Objective:
Everything in the listing below from the line containing "word] = leaf_brace(side, pair)" through the line containing "bpy.context.scene.collection.objects.link(empty)" should be repeated exactly; leave out every other line.

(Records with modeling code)
......

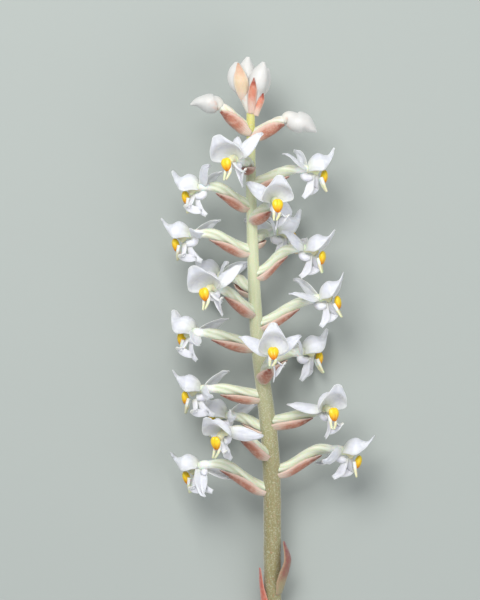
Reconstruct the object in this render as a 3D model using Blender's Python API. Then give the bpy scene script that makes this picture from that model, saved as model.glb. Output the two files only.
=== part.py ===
"""A cut flower spike of a jewel orchid, lying on its back.

The spike lies along +Y with its tip at +Y, and its open flowers look up, to +Z, and to both sides.
It rests on the lower rim of its cut end and on two of the flowers at its back.
"""

import math
from collections import namedtuple

import bmesh
import bpy
from mathutils import Matrix, Vector

# Driving dimensions, in millimetres
MM = 0.001
BLADE = 0.6
GAP = 0.3
NECK = 0.8
OVARY_RADII = (1.3, 1.6, 1.65, 1.2)
OVARY_RIDGE = 0.10
OVARY_TWIST = math.radians(150)
OVARY_BENDS_AT = 0.3
OVARY_BEND = 0.5
BUD_OVARY_BEND = 0.15
BRACT_HALF_WIDTHS = (1.3, 2.6, 2.3, 0.5)
BRACT_CUPS = (0.9, 2.4, 2.1, 0.3)
BRACT_SHARES = (0.02, 0.3, 0.54, 0.78)
BUD_BRACT_SHARES = (0.02, 0.34, 0.67, 0.97)
BRACT_DROPS = (2.7, 3.9, 4.0, 2.6)
BRACT_OUTWARD = Vector((0, -1, 0))
BUD_BRACT_OUTWARD = Vector((0, -0.8, 0.6))

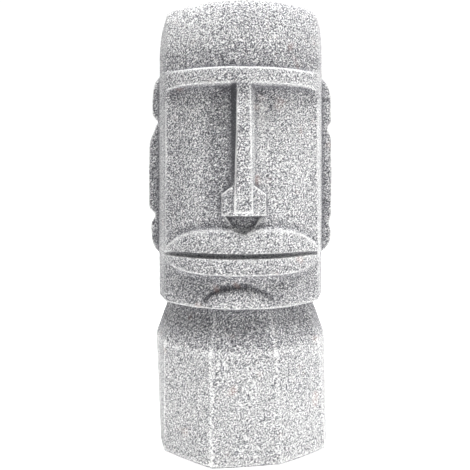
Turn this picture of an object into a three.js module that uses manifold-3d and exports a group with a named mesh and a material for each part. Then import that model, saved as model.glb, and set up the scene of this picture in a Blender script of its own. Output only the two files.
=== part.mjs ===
import * as THREE from "three";
import Module from "manifold-3d";
import { ConvexGeometry } from "three/addons/geometries/ConvexGeometry.js";
import { mergeVertices } from "three/addons/utils/BufferGeometryUtils.js";

// Statue planter: a tall carved head on a neck and a faceted block, cast in
// one piece of stone-effect fibre cement, hollow and open at the top.
// Millimetres, +Z up. The face looks along -Y, and +X is on the viewer's right.
// "Depth" is measured backwards from the front of the brow, and "across" runs
// from -1 to 1 between the two vertical edges of the face.

// Overall size
const HEIGHT = 606;
const BACK_DEPTH = 250;
const NOSE_REACH = 11;
const MIDDLE_DEPTH = (BACK_DEPTH - NOSE_REACH) / 2;
const MERGE_DISTANCE = 0.001;

// Head: the plan at the jaw, which narrows a little towards the top
const FACE_HALF_WIDTH = 105;
const FACE_EDGE_DEPTH = 51;
const FACE_ROUNDNESS = 2.35;
const FACE_STEPS = 20;
const FACE_STEP_SPREAD = THREE.MathUtils.degToRad(80);
const SIDE_HALF_WIDTH = 118;
const SIDE_FRONT_DEPTH = 94;
const SIDE_BACK_DEPTH = 165;
const BACK_HALF_WIDTH = 42;
const BACK_CURVE_STEPS = 8;
const HEAD_TAPER = 0.045;

// Heights of the carved lines of the face
const JAW_HEIGHT = 211;
const CHIN_HEIGHT = 232;
const LOWER_LIP_HEIGHT = 256.5;
const LOWER_LIP_CORNER_RISE = 14.5;
const MOUTH_HEIGHT = 281.2;
const MOUTH_CORNER_DROP = 2.6;
const UPPER_LIP_CORNER_HEIGHT = 285.5;
const UPPER_LIP_HEIGHT = 315;
const LIP_NOTCH_DROP = 5;
const LIP_NOTCH_HALF_WIDTH = 9;
const NOSTRIL_HEIGHT = 333;
const SOCKET_HEIGHT = 497.5;
const SOCKET_CORNER_DROP = 6;
const BROW_HEIGHT = 518.5;
const RIM_DOME = 4;
const RIM_CREST = 0.2;

// How far the carving goes in behind the brow, or stands out when negative
const JAW_RECESS = 2.5;
const CHIN_RECESS = 9;
const LIP_BULGE = 4;
const MOUTH_GAP = 6.3;
const MOUTH_GAP_LEAN = 0.12;
const MOUTH_CUT = 9;
const CHEEK_FOOT_RECESS = 5.5;
const CHEEK_FOOT_RISE = 4.5;
const SOCKET_RECESS = 21;
const FOREHEAD_RECESS = 8;
const FOREHEAD_EDGE_RECESS = 2;
const FOREHEAD_LEAN = 21;
const FOREHEAD_BEND_HEIGHT = 546;
const SHOULDER_INSET = 10;
const LEFT_SHOULDER_INSET = 12.5;
const SHOULDER_FACE_INSET = 2;
const JAW_EDGE_RADIUS = 3;

// Cheeks: a valley beside the nose and a soft swell further out
const VALLEY_DEPTH = 2.5;
const VALLEY_PLACE = 24;
const VALLEY_WIDTH = 14;
const SWELL_HEIGHT = 2.5;
const SWELL_PLACE = 60;
const SWELL_WIDTH = 20;

// Nose
const NOSE_OFFSET = -1;
const RIDGE_TOP_HALF_WIDTH = 8.3;
const RIDGE_FOOT_HALF_WIDTH = 11.8;
const RIDGE_TOP_DEPTH = 2.5;
const RIDGE_FOOT_HEIGHT = 337;
const NOSE_ROOT_SPREAD = 7;
const WING_HALF_WIDTH = 28.5;
const WING_TOP_HEIGHT = 360.5;
const WING_SLOPE_HEIGHT = 371;
const WING_INNER_DEPTH = -6.5;
const WING_OUTER_DEPTH = 0.5;
const POCKET_POINT_HEIGHT = 309;
const POCKET_DEPTH = 15;

// Chin mound
const MOUND_OFFSET = -6;
const MOUND_HALF_WIDTH = 45;
const MOUND_RISE = 29;
const MOUND_DEPTH = 13;
const MOUND_FRONT_DEPTH = -1;
const MOUND_SEGMENTS = 28;
const GROOVE_WIDTH = 4;
const GROOVE_DEPTH = 2.5;
const GROOVE_RISE = 2;
const GROOVE_START = THREE.MathUtils.degToRad(12);

// Ears: long slabs on the sides, parted by two notches into three lobes
const EAR_TOP = 524;
const EAR_FOOT = 271;
const EAR_FRONT_DEPTH = 97;
const EAR_WAIST_DEPTH = 150;
const EAR_CROWN_DEPTH = 168;
const EAR_LOBE_DEPTH = 142;
const EAR_STEPS = 50;
const EAR_ROOT = 14;
const EAR_HOLLOW = 4;
const EAR_ROLL = 11;
const EAR_LOBE_HEIGHT = 64;
const LEFT_EAR = {
  side: -1,
  crownReach: 10.5,
  middleReach: 15,
  lobeReach: 12.5,
  upperNotch: { height: 456, depth: 10, above: 7, below: 18 },
  lowerNotch: { height: 329, depth: 8, above: 5, below: 8 },
};
const RIGHT_EAR = {
  side: 1,
  crownReach: 14.5,
  middleReach: 15,
  lobeReach: 16,
  upperNotch: { height: 452, depth: 6, above: 2.5, below: 11 },
  lowerNotch: { height: 314, depth: 4, above: 6, below: 8 },
};

// Neck and block: twelve flat facets with a slight crown
const LEDGE_HEIGHT = 157;
const LEDGE_ROUND = 4;
const NECK_TOP_HEIGHT = 226;
const NECK_INSET = 19;
const BLOCK_FOOT_RADIUS = 2.5;
const BLOCK_FOOT_SHIFT = 4.5;
const FRONT_FACET_HALF_WIDTH = 43;
const FRONT_FACET_FOOT_GAIN = 4;
const FRONT_FACET_DEPTH = 2.5;
const FRONT_FACET_FOOT_REACH = 3;
const FRONT_FACET_FOOT_TURN = 5.5;
const BLOCK_CORNER_X = 107;
const BLOCK_CORNER_FOOT_GAIN = 6.5;
const BLOCK_CORNER_DEPTH = 50;
const BLOCK_HALF_WIDTH = 123.5;
const BLOCK_SIDE_DEPTH = 98;
const FACET_CROWN = 1.8;
const FACET_STEPS = 3;

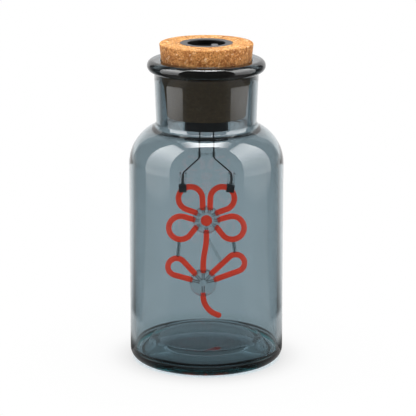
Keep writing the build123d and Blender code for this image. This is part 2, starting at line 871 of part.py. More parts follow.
def stem_strut(tubes):
    """Slanted clear rod from the stem to the upper side of the right leaf."""
    leaf = leaf_points(1)
    span = leaf["tangent_above"] - leaf["end_above"]
    last = leaf["end_above"] + span * strut_leaf_share
    first = Vector(0, 0, bloom_height - tube_end_reach - stem_straight)
    rod = rod_between(first, last, strut_radius)
    for tube in tubes:
        rod -= tube
    return rod


def build_parts():
    """Every sub-part by node name."""
    paths = flower_paths()
    tubes = {name: tube_along(path, tube_radius) for name, path in paths.items()}
    sockets = {name: tube_along(path, tube_radius + tube_fit) for name, path in paths.items()}
    stem_end = paths["stem_lower"][-1] @ 1
    tubes["stem_lower"] += Pos(stem_end) * Sphere(tube_radius)
    bloom_names = [name for name in paths if name.startswith("petal") or name == "stem_upper"]
    joint_names = [name for name in paths if name.startswith("leaf") or name.startswith("stem")]
    parts = {
        "glass_bottle": glass_bottle(),
        "cork_stopper": cork_stopper(),
        "pod_shell": pod_shell(),
        "pod_top": pod_top(),
        "power_button": power_button(),
        "switch_plunger": switch_plunger(),
        "switch_body": switch_body(),
        "usb_shell": usb_shell(),
        "usb_tongue": usb_tongue(),
        "circuit_board": circuit_board(),
        "board_chips": board_chips(),
        "board_screws": board_screws(),
        "battery_cell": battery_cell(),
        "battery_tabs": battery_tabs(),
        "battery_leads": battery_leads(),
        "foam_pad_lower": foam_pad_lower(),
        "foam_pad_upper": foam_pad_upper(),
        "wire_grommets": wire_grommets(),
        "wire_spreader": wire_spreader(),
        "wire_crimps": wire_crimps(),
        "bloom_centre": bloom_centre(),
        "bloom_hub": hub(0, bloom_height, [sockets[name] for name in bloom_names] + [lens_hole()]),
        "stem_joint": hub(joint_offset_x, joint_height, [sockets[name] for name in joint_names]),
        "stem_strut": stem_strut([sockets["stem_upper"], sockets["leaf_right"]]),
    }
    for side, word in ((-1, "left"), (1, "right")):
        petal = sockets["petal_upper_" + word]
        pair = [sockets["petal_side_" + word], sockets["leaf_" + word]]
        parts["lead_wire_" + word] = lead_wire(side)
        parts["clip_block_" + word] = clip_block(side, [petal])
        parts["clip_shroud_" + word] = clip_shroud(side)
        parts["leaf_brace_" + word] = leaf_brace(side, pair)
    brace_sockets = [sockets[name] for name in paths if name.startswith(("petal_side", "leaf"))]
    parts["brace_wires"] = brace_wires(brace_sockets)
    parts.update(tubes)
    return parts


for node, shape in build_parts().items():
    export_step(shape, "parts/" + node + ".step")
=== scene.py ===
"""Cork bottle light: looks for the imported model, in metres, with +Z up and the front towards -Y."""
import json

import bmesh
import bpy
import numpy as np
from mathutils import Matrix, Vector


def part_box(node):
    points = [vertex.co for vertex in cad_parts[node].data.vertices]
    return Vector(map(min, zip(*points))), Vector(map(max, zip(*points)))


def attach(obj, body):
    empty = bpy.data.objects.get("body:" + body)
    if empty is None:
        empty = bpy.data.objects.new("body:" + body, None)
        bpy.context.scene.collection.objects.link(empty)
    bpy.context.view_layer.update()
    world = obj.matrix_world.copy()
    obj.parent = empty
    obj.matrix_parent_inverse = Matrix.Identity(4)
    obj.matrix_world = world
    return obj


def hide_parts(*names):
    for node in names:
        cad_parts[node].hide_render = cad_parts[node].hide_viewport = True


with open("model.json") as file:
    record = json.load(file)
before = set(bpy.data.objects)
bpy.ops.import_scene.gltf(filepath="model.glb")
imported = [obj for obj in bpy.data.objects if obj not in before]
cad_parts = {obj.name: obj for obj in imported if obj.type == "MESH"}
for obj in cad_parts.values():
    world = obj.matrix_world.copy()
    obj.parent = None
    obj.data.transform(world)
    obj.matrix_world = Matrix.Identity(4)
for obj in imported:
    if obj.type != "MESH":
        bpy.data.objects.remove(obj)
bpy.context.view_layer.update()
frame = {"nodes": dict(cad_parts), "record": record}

MM = 0.001
TURN = 2 * np.pi
QUARTER = np.pi / 2
NODES = frame["nodes"]
LIP_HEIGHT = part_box("glass_bottle")[1][2] / MM
WHITE = (1, 1, 1, 1)

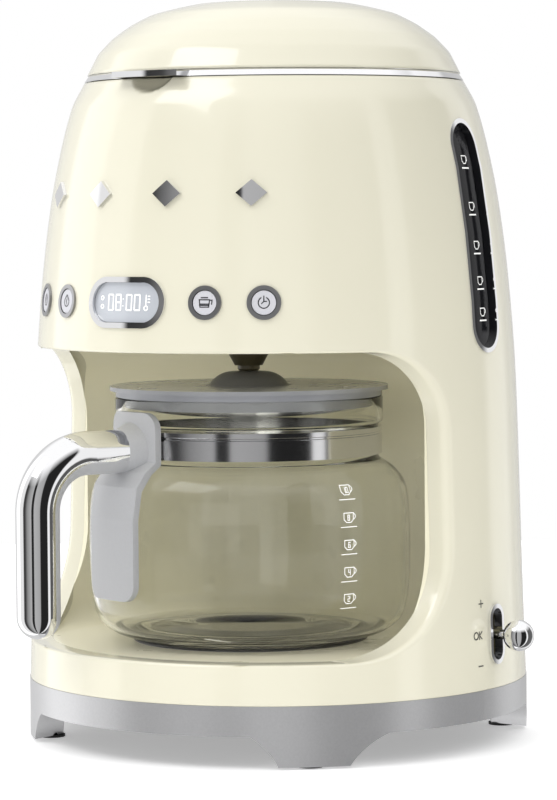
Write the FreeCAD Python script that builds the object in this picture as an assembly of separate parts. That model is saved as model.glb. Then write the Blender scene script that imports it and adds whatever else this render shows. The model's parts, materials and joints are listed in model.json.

......

Answer below:
        parts["leaf_brace_" + word] = leaf_brace(side, pair)
    brace_sockets = [sockets[name] for name in paths if name.startswith(("petal_side", "leaf"))]
    parts["brace_wires"] = brace_wires(brace_sockets)
    parts.update(tubes)
    return parts


for node, shape in build_parts().items():
    export_step(shape, "parts/" + node + ".step")
=== scene.py ===
"""Cork bottle light: looks for the imported model, in metres, with +Z up and the front towards -Y."""
import json

import bmesh
import bpy
import numpy as np
from mathutils import Matrix, Vector


def part_box(node):
    points = [vertex.co for vertex in cad_parts[node].data.vertices]
    return Vector(map(min, zip(*points))), Vector(map(max, zip(*points)))


def attach(obj, body):
    empty = bpy.data.objects.get("body:" + body)
    if empty is None:
        empty = bpy.data.objects.new("body:" + body, None)
        bpy.context.scene.collection.objects.link(empty)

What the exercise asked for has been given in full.